Effects of waterlogging and increased salinity on microbial communities and extracellular enzyme activity in native and exotic marsh vegetation soils

Coastal ecosystems are vulnerable to plant invasion and expected sea level rise in China. This study explored the responses of microbial communities and extracellular enzyme activity in the marsh soils of native Phragmites australis and exotic Spartina alterniflora to waterlogging and increasing salinity (to mimic prolonged inundation and saltwater intrusion) based on the determination of phospholipid fatty acids and analysis of enzyme kinetics. The results showed that waterlogging and increased salinity treatments decreased the soil microbial biomass in both P. australis and S. alterniflora soils, with waterlogging exacerbating the negative effects of salinity.
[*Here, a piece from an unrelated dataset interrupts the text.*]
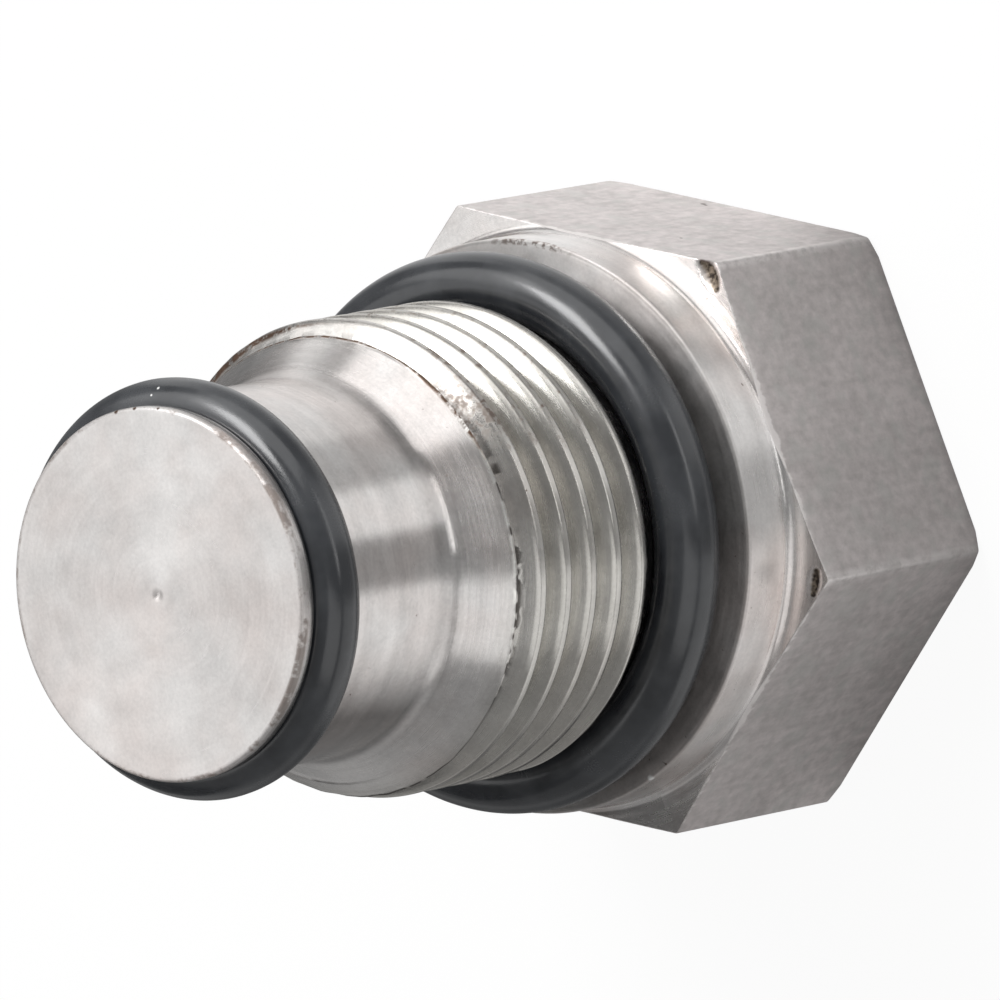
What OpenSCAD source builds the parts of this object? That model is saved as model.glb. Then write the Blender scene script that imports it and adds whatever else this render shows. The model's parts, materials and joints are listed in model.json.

Fungi/bacteria ratios decreased under both waterlogging and salinity treatments, whereas actinomycetes/bacteria ratios increased with increasing salinity. The degree of the adverse effects of salinity on plant growth of S. alterniflora and soil microbial biomass was lower than that on P. australis. Generally, waterlogging treatment increased the activity of sucrase, cellulase, urease, and dehydrogenase in S. alterniflora soil. Increased salinity decreased all the assayed extracellular enzyme activity in both P. australis and S. alterniflora soils. The synergistic effects of waterlogging and increased salinity treatments on the enzyme activities in P. australis soil were significant, whereas only the effect on the cellulase activity was significant in S. alterniflora soil. This study indicated a greater ability of the microbial community and extracellular enzyme activity of S. alterniflora soil to adapt to waterlogging and increased salinity compared with those of P. australis soil due to the lower sensitivity of S. alterniflora growth and soil nutrients to stress.